The Finance Minister's comments reveal a consultative approach involving the Reserve Bank of India and banking institutions. This collaborative framework is essential for ensuring that any consolidation or expansion strategy maintains regulatory compliance, protects depositor interests, and promotes healthy competition in the banking sector.

Previous banking sector reforms, including mergers of public sector banks, have demonstrated the government's willingness to pursue structural changes to create stronger institutions. The ongoing discussions with RBI and banks suggest that further strategic moves may be in the pipeline.

Balancing Growth with Prudence

The Finance Minister's dual message—calling for world-class banks while emphasizing financial discipline—reflects a balanced approach to banking sector development. The government appears committed to creating larger institutions without repeating the mistakes of aggressive expansion that led to asset quality issues in the past.

This prudent approach recognizes that scale alone does not guarantee success.

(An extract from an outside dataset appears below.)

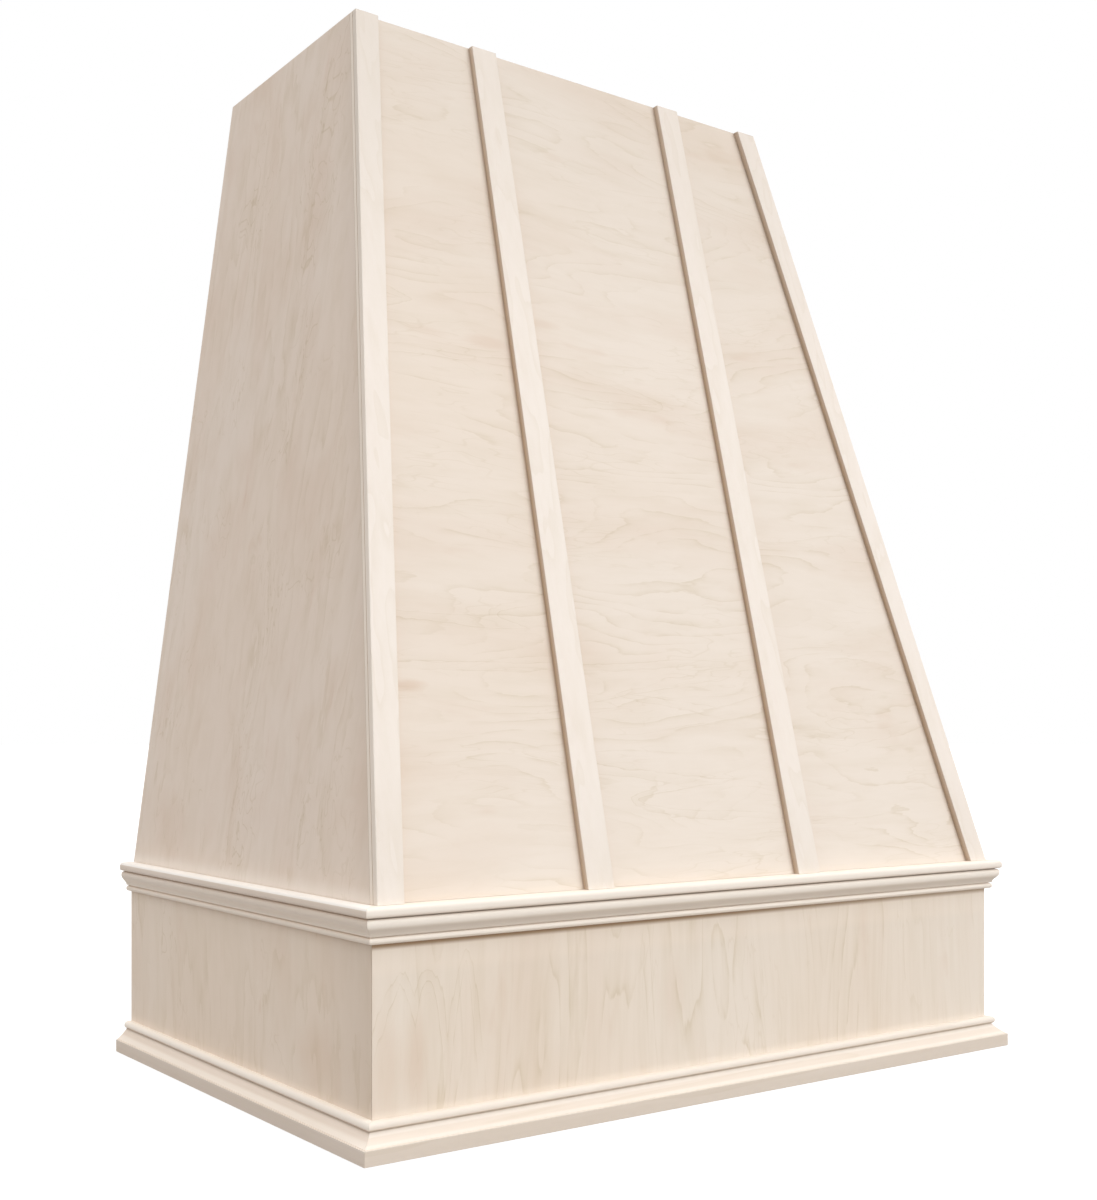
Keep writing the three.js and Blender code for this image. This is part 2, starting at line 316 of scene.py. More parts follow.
# arches where the blade met the heart of the tree: each has a tip, the way it opens, a middle line,
# its length, its half width and how pointed it is, and is a soft line with a fainter one inside it
def archFigure(finish, along, across, wobble, look):
    nearest, shown = None, None
    for tip, opens, middle, length, half, point in look["arches"]:
        inward = (along - tip) * (opens / length)
        sideways = ((across - middle) / half).size()
        # away is about how far outside the arch's outline a point lies
        steep = ((sideways ** (2.0 * point - 2.0)) * (point / half) ** 2 + 1.0 / length ** 2) ** 0.5
        away = (sideways ** point - inward) / steep
        window = (finish.ease(inward, archShape["lengthFrom"], archShape["lengthTo"], 1.0, 0.0)
                  * finish.ease(sideways, archShape["widthFrom"], archShape["widthTo"], 1.0, 0.0))
        nearest = away if nearest is None else nearest.atMost(away)
        shown = window if shown is None else shown.atLeast(window)
    # how deep inside the nearest outline it lies, counted in lines
    inside = ((wobble - 0.5) * archShape["wobble"] - nearest) / archShape["step"]
    phase = inside.atLeast(0.0).fract()
    line = finish.ease(phase, 0.0, archShape["lineWidth"], archShape["lineTone"], 0.0)
    line = line + (1.0 - phase) * archShape["tailTone"]
    line = line * finish.ease(inside, 0.0, archShape["rimWidth"])
    line = line * finish.ease(inside, archShape["fadeFrom"], archShape["fadeTo"], 1.0, 0.0)
    return line * shown * look["archTone"]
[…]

World-class banks require robust governance frameworks, advanced risk management systems, skilled human capital, and customer-centric service delivery alongside size and reach.

Implications for India's Banking Sector

The Finance Minister's articulation of the vision for world-class banks signals potential structural changes ahead for India's banking landscape. This could manifest through various pathways including bank mergers, capital infusions, policy reforms to enable larger banks, or new licensing frameworks.

For investors, these developments suggest a banking sector in transition, with opportunities emerging from consolidation and modernization. For customers, larger banks could mean enhanced service capabilities, better technology platforms, and improved access to sophisticated financial products.

As India positions itself as a major global economic power, the development of banking institutions capable of competing with international giants becomes not just desirable but essential. The Finance Minister's remarks at the SBI conclave indicate that building these world-class banks is now a clear policy priority.